Going from Conceptualisation to Monetization
|6 min read

Going from Conceptualisation to Monetization

Joe walks through his recent experience creating a software product from scratch using Salable's pricing models, from the conceptualisation phase through to the final monetisation implementation.

JG

Joe Gribble

Front-end Developer at Salable. Building the future of SaaS billing infrastructure.

Monetizing your app from concept through to obtaining your first customer is a tricky thing, nobody will deny that — It’s a struggle I’ve faced, myself, fairly recently with the development of a product in my own personal time, Kiwiki.

Every Great Idea has an Origin

Last March I was busy contributing to various video game communities in my spare time, and in one of them, I had decided to build a community wiki website for an ad-free, clean experience that was filled with bespoke features; website and wiki builders in the market lacked the level of customization I required, were too taxing on battery life, too riddled with intrusive ads, and were almost too simplified for my use case; these wikis were complex systems built off of the back of over 30,000 lines of JSON code for movesets, data values, and descriptions — Once the website launched, having been custom-developed by myself, it was a roaring success within the community hitting over 100,000 unique impressions in the space of three months, with over 20,000 active monthly users; unfortunately the game petered off and became unsupported within a year, making the website unfeasible to continue hosting as the community for the game diminished.

Saying this, it gave inspiration towards a unique product — A website generator focused on wikis that could be extensively customized, branded, and shipped using plain JSON data to build automatic APIs for large amounts of data, and to promote component reuse and dynamic experiences. I had other communities asking me to build wikis for their games — some of which were far, far larger than I could possibly record, with hundreds of thousands of lines of text and values — however I was only one person. What if I built this tool so that they could self-serve?

Going from Concept to Payment

From this, Kiwiki was born — But I had one major problem; how do I monetize an application like this? First, I theorized my pricing models — Would I charge per page? Per wiki? Per user? Per team? Would I have tiers? Would I support upgrading and downgrading for tiers? All of these questions were critical to my implementation, and Salable was — as a platform — more than simple enough to integrate and experiment with in order to find a solution that best worked for my product.

By establishing an authentication layer on my application via Clerk, and then creating Entitlements in Salable, I was able to meter the amount of pages a plan could have, and how many users could edit a wiki instance in Kiwiki from within my code — Simply sign up to Salable, create a Product with Plans that mirrored my tiers (Free, Paid, Pro and Enterprise Plans), and create Entitlements for my unique selling points like the number of pages, number of team members per-wiki, etcetera.
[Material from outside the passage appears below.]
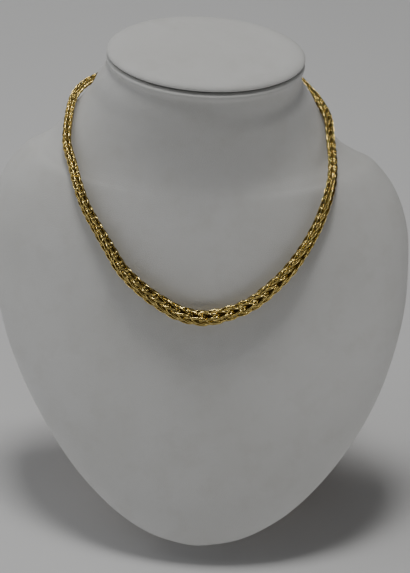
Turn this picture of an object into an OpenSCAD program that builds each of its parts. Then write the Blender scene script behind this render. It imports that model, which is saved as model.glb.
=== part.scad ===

Each wiki instance would be a single subscription on the main Product, subscribing to one of the Plan tiers — If they wanted to upgrade or downgrade their plan, I would simply enact the change on the date of the next bill, and in our end of the code, hide the pages that exceeded the number of pages they were entitled to, or require them to cut team members if they had downgraded, for instance. By hooking onto the Entitlement name and providing it a value depending on the current user’s plan, this enabled me to be both extremely flexible, and also scalable with my plans and paywalling features. If I wanted to suddenly make a new feature tier-dependent, then I could just create a new Entitlement, add it to my plans, and my code would automatically have access to that flag to start building new paywalled experiences and limits as I needed.

Changing my Mind

Let’s also theorize if I woke up one day and decided to charge per-page, or allow users to purchase extra page slots beyond their plan — I could create a new plan as a one-off purchase with a new Entitlement flag for adding a new page to the tier’s total, and simply trigger it on a successful payment; this way I’m not locked into having a tiered pricing application, but instead can transition into a dynamic pricing application with just a few clicks, and a little bit of code.

Building upgrade and downgrade flows too was an effortless task within Salable — Again, I would simply swap the user’s subscription from one Plan to another, offering the choice for the user to upgrade or downgrade at the end of their current billing cycle, or immediately via cancelling their current subscription and establishing a new subscription — This way, users had the option of both waiting out a change in tier, or triggering it immediately.

Conclusion

What would have taken me weeks — if not months — to develop both of these flows using just Stripe has taken me only minutes in Salable. Even less if you were to utilise an AI model like Claude to automatically implement Salable’s integration into your application. Whether you’re an AI evangelist or an AI purist, Salable’s docs are simple to understand and follow, and the results do honestly speak for themselves.

Hopefully this blog has inspired you, whether you have an existing product or have just started conceptualizing one — Irrespective of the state of your product, or the structure of your planned pricing, Salable can handle it quickly, quietly and dynamically.